** Start of Entries **
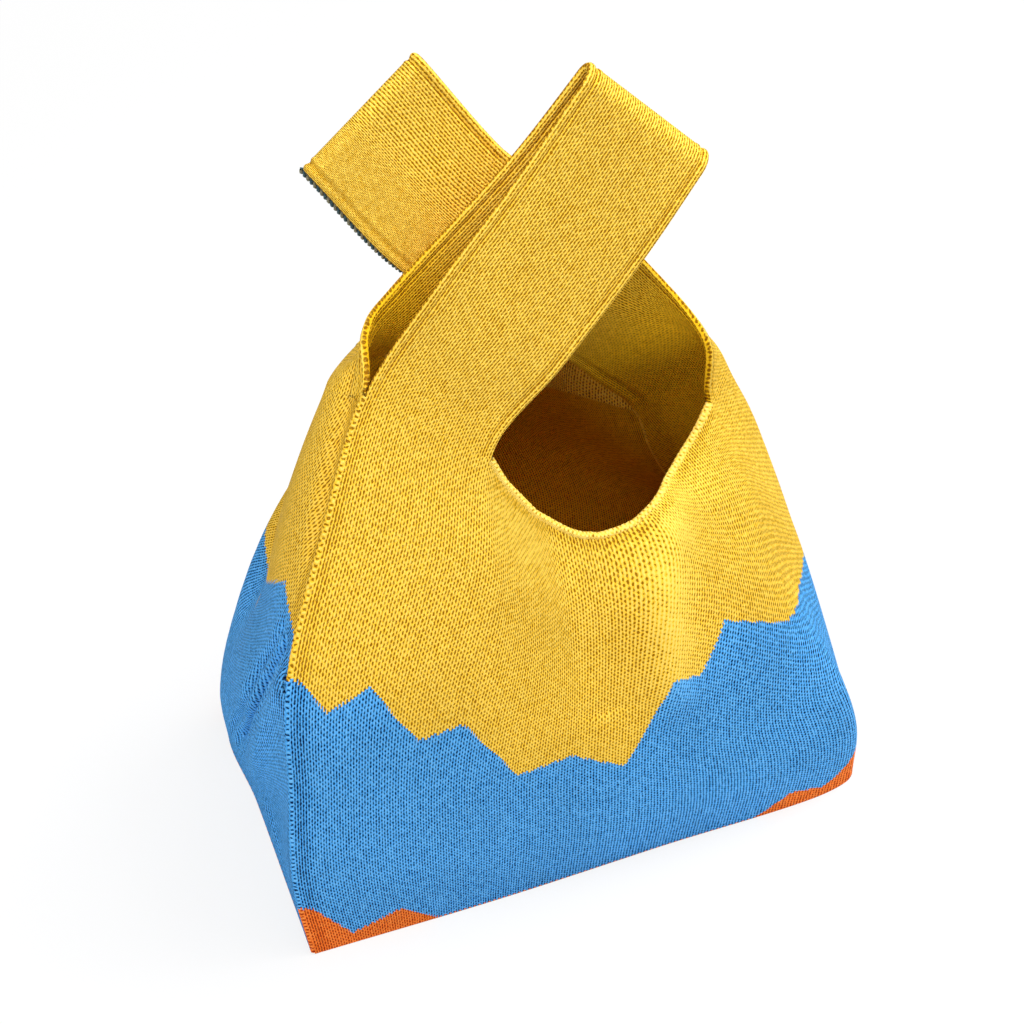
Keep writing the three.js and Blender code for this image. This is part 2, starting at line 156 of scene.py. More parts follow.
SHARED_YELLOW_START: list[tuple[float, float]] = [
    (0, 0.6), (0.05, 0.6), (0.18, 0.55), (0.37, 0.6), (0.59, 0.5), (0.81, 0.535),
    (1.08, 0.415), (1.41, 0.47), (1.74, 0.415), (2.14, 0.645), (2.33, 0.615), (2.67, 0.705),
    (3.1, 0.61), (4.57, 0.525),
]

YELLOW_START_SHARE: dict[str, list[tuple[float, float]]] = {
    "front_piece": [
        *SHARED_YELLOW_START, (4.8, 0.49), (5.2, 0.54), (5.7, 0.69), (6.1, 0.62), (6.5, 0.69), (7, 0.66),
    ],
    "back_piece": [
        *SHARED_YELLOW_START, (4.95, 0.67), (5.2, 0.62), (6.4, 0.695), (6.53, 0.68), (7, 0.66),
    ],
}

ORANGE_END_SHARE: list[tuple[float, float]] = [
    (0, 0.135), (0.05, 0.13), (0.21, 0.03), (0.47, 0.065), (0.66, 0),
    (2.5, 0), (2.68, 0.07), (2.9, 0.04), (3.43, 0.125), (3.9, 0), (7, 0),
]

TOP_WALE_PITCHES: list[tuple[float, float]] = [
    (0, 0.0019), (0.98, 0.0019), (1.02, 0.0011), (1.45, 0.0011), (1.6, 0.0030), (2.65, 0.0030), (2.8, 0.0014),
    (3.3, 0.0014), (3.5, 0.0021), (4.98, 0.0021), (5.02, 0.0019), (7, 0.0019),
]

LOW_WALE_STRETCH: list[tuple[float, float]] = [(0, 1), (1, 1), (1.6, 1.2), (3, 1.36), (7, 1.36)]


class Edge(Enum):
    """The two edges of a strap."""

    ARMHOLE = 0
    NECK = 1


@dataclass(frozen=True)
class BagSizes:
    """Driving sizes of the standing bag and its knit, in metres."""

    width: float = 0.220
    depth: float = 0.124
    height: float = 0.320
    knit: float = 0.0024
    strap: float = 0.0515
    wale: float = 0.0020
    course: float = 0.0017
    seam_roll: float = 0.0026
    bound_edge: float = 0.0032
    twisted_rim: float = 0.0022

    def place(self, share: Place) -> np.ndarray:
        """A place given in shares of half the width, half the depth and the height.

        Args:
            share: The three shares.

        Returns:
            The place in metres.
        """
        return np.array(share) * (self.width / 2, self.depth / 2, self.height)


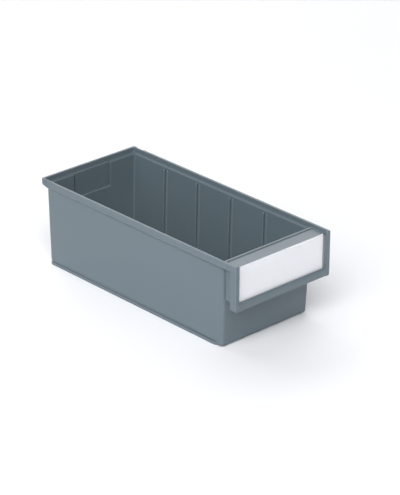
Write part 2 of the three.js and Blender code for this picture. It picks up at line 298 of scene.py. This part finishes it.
** End of Entries **
Copy every line of the listing containing the string "This".

Keep writing the three.js and Blender code for this image. This is part 2, starting at line 156 of scene.py. More parts follow.
Write part 2 of the three.js and Blender code for this picture. It picks up at line 298 of scene.py. This part finishes it.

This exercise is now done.